Compared to typical executive order language, this document employs unusually promotional rhetoric in its purpose section. Most executive orders justify actions through references to existing statutory authority, policy problems requiring coordination, or implementation of specific legislative mandates. This order instead opens with aspirational language more common in State of the Union addresses or campaign materials—"bold new chapter," "undisputed leader," "historic national effort." The contrast between Section 1's soaring rhetoric and the standard administrative language in subsequent sections is more pronounced than in typical orders, suggesting the purpose section serves primarily as public-facing justification rather than legal or administrative foundation. The specific mandate that "costs for publication of this order shall be borne by the Federal Aviation Administration" (Section 5(d)) is unusual and may reflect budgetary constraints or symbolic assignment of responsibility.
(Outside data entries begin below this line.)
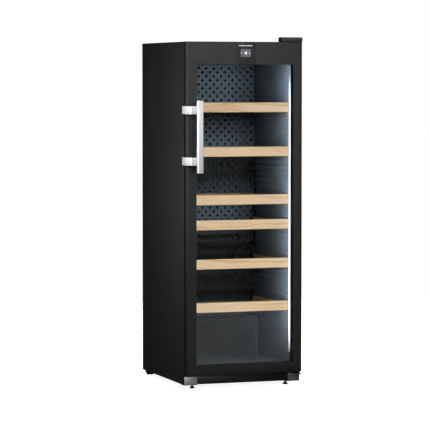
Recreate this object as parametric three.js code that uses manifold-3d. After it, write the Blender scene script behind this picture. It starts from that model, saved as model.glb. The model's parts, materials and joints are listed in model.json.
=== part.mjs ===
// Free-standing wine cooler: steel cabinet, insulated glass door, six beech shelves and a forced-air circuit.
//
// Millimetres, +Z up. Pieces are laid out from the lower left front corner of the door: X to the right,
// Y to the back and Z up from the floor. The finished assembly is then moved so that the origin is the
// middle of the floor under its bounding box.
import * as THREE from "three";
import { mergeVertices } from "three/addons/utils/BufferGeometryUtils.js";
import Module from "manifold-3d";

const wasm = await Module();
wasm.setup();

// ---------------------------------------------------------------- driving dimensions
const WIDTH = 597; // over the side panels, and the door
const FRONT_REACH = 62; // the handle stands this far in front of the door
const LEFT_REACH = 8; // and its mounts this far out of the door's left side
const REAR = 702; // the mains inlet, the rearmost point
const GAP = 0.3; // between pieces that touch

const BODY = { front: 39.5, rear: 700, bottom: 22, top: 1672, sheet: 1.5, flange: 16.5, rearFlange: 14 };
const FOAM_FLOOR = 64.3; // underside of the insulation and of the liner's rim
const RIM_TOP = 1655; // top of the liner's rim and of the rear sheet
const CAVITY = { left: 48, right: 549, floor: 105, ceiling: 1600, rear: 640 };
const HUMP = { front: 496, top: 294, chamfer: 14 }; // the cavity floor steps up over the machine compartment
const REAR_SHEET = { left: 14.5, right: 582.5, front: 698.6 }; // thin sheets across the back
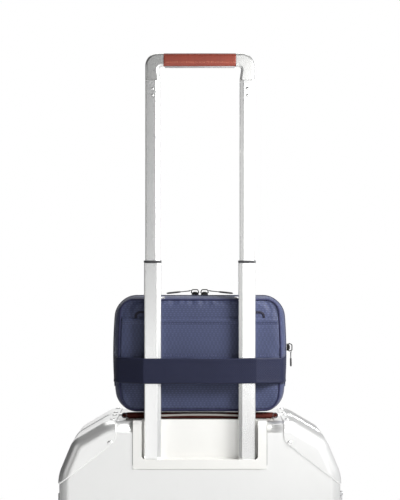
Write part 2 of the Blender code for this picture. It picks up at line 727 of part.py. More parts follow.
def main():
    for old in list(bpy.data.objects):
        bpy.data.objects.remove(old)

    rear = body("rear_case")
    front = body("front_case", (HINGE_X, 0, CASE_MIDDLE), rear)
    levers = {
        name: body("latch_lever_" + name, (LEVER_X, LEVER_Y, height), rear)
        for name, height in LATCH_HEIGHTS.items()
    }
    grab = body("grab_handle", (0, GRAB_Y, CASE_TOP), rear)
    lower_stage = body("lower_stage", (0, TUBE_Y, WELL_FLOOR), rear)
    upper_stage = body("upper_stage", (0, TUBE_Y, COLLAR_BOTTOM), lower_stage)
    release = body("release_bar", (0, TUBE_Y, GRIP_TOP - GRIP_HEIGHT), upper_stage)
    rods = body("push_rods", (0, TUBE_Y, UPPER_TUBE_BOTTOM), upper_stage)
    bag = body("soft_case", (0, BAG_MIDDLE, BAG_BOTTOM), grab)

    sliders, pulls = {}, {}
    pivot_z = TOP_ZIP_Z + 6.4
    for name, sign in SIDES:
        x = sign * SLIDER_X
        sliders[name] = body("zip_slider_" + name, (x, BAG_MIDDLE, TOP_ZIP_Z), bag)
        at = (x + sign * 4.6, BAG_MIDDLE, pivot_z)
        pulls[name] = body("zip_pull_" + name, at, sliders[name])
    sliders["side"] = body("side_zip_slider", (SIDE_ZIP_X, BAG_MIDDLE, SIDE_ZIP_Z), bag)
    at = (SIDE_ZIP_X + 6.4, BAG_MIDDLE, SIDE_ZIP_Z - 4.6)
    pulls["side"] = body("side_zip_pull", at, sliders["side"])

    make_shells(rear, front)
    make_frames(rear, front)
    make_board(rear)
    for half, side, parent in (("rear", -1, rear), ("front", 1, front)):
        make_corner_guards(half, side, parent)
        make_wheel_housings(half, side, parent)
    make_hinge(rear, front)
    make_latches(rear, front, levers)
    make_well(rear)
    make_guides(rear)
    make_lower_stage(lower_stage)
    make_upper_stage(upper_stage)
    make_grip(upper_stage, release, rods)
    make_grab_handle(rear, grab)
    for corner in CASTER_TURN:
        parent = rear if corner.startswith("rear") else front
        swivel = body("swivel_" + corner, (*caster_point(corner), 42.0), parent)
        centre = caster_point(corner, CASTER_TRAIL)
        wheel = body("wheels_" + corner, (*centre, WHEEL_RADIUS), swivel)
        make_caster(corner, swivel, wheel)
    make_bag(bag)
    make_strap(bag)
    make_zips(sliders, pulls)


main()
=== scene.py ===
# %% [markdown]
# # A rolling case, its pull handle and the small soft case belted to it
#
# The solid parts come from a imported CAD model, which is loaded as a fixed frame. This file gives
# them their looks: fine surfaces, cloth, leather, stitches and metal. Each cell makes one piece or
# one finish, and every piece rides on the CAD body that carries it.

# %% Load the frame
import math

import bmesh
import bpy
from mathutils import Matrix, Vector, noise
from mathutils.bvhtree import BVHTree


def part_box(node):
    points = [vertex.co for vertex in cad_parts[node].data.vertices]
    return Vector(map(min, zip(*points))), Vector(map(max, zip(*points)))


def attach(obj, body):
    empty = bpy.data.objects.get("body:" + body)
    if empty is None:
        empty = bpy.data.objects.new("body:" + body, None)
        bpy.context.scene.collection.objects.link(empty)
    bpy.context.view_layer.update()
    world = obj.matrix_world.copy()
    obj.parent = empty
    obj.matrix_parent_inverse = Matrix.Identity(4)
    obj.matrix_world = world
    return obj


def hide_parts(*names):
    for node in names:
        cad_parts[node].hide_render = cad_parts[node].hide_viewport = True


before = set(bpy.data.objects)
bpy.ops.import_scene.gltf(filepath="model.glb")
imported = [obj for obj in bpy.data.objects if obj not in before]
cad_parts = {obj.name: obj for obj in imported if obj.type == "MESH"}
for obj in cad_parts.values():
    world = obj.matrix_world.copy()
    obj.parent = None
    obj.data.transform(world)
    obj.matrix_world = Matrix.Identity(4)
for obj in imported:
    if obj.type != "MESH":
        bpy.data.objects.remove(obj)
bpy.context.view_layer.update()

MM = 0.001
SIDES = (("left", -1), ("right", 1))
HALVES = (("rear", -1), ("front", 1))
case_low, case_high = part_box("rear_frame")
MIDDLE_X = (case_low.x + case_high.x) / 2 / MM
print("The case is", round((case_high.x - case_low.x) / MM, 1), "mm wide")

# %% [markdown]
# ## Camera
#
# The camera stands level with the soft case and looks straight at the handle's side. A short lens
# would spread the case's edges apart, so a long lens from almost three metres is used, which shows
# hardly any perspective. The floor and the lights come last, when there is something to light.

# %% Camera
CAMERA_AT = Vector((0.0, -2.805, 0.786))
LENS, SENSOR_HEIGHT = 141.0, 36.0

camera_data = bpy.data.cameras.new("camera")
camera_data.sensor_fit = "VERTICAL"
camera_data.sensor_height = SENSOR_HEIGHT
camera_data.lens = LENS
camera_data.clip_end = 50.0
camera = bpy.data.objects.new("camera", camera_data)
bpy.context.scene.collection.objects.link(camera)
camera.location = CAMERA_AT
camera.rotation_euler = (math.radians(90), 0, 0)
bpy.context.scene.camera = camera
print("Camera at", tuple(CAMERA_AT))


# %% [markdown]
# ## Shader sums
#
# A procedural finish is mostly arithmetic on sockets. `Sum` wraps a socket, so that an expression
# such as `1 - mask * 0.3` adds the Math nodes by itself. `Finish` makes a Principled material and
# has one method for every other kind of node.

# %% A small language for shader nodes
class Sum:
    """A shader value that can stand in a Python expression."""

    def __init__(self, finish, socket):
        self.finish, self.socket = finish, socket

    def math(self, operation, other=None, swapped=False):
        values = [self] if other is None else [other, self] if swapped else [self, other]
        return self.finish.add("ShaderNodeMath", {"operation": operation}, dict(enumerate(values)))

    def __add__(self, other):
        return self.math("ADD", other)

    def __sub__(self, other):
        return self.math("SUBTRACT", other)

    def __rsub__(self, other):
        return self.math("SUBTRACT", other, swapped=True)

    def __mul__(self, other):
        return self.math("MULTIPLY", other)

    __radd__, __rmul__ = __add__, __mul__

    def __truediv__(self, other):
        return self.math("DIVIDE", other)

    def __pow__(self, other):
        return self.math("POWER", other)

    def __abs__(self):
        return self.math("ABSOLUTE")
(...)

As a political transition document, the order demonstrates how executive sentiment can reframe regulatory questions as ideological priorities. The characterization of a specific 1973 noise regulation as evidence of 50 years of "stifling" innovation constructs a narrative of regulatory overreach that extends beyond supersonic flight to broader deregulatory philosophy. However, this analysis has limitations: it cannot assess the factual accuracy of claims about technological advances, foreign competition, or commercial viability, as the order provides no supporting evidence. The sentiment analysis also cannot determine whether the 180-day repeal timeline is technically feasible or whether the research coordination in Section 3 will generate data supporting the order's optimistic framing. The analysis is further limited by examining only the order's text without access to the regulatory history it references, stakeholder input during development, or subsequent implementation documents that may reveal whether agencies share the order's confident tone about supersonic flight readiness.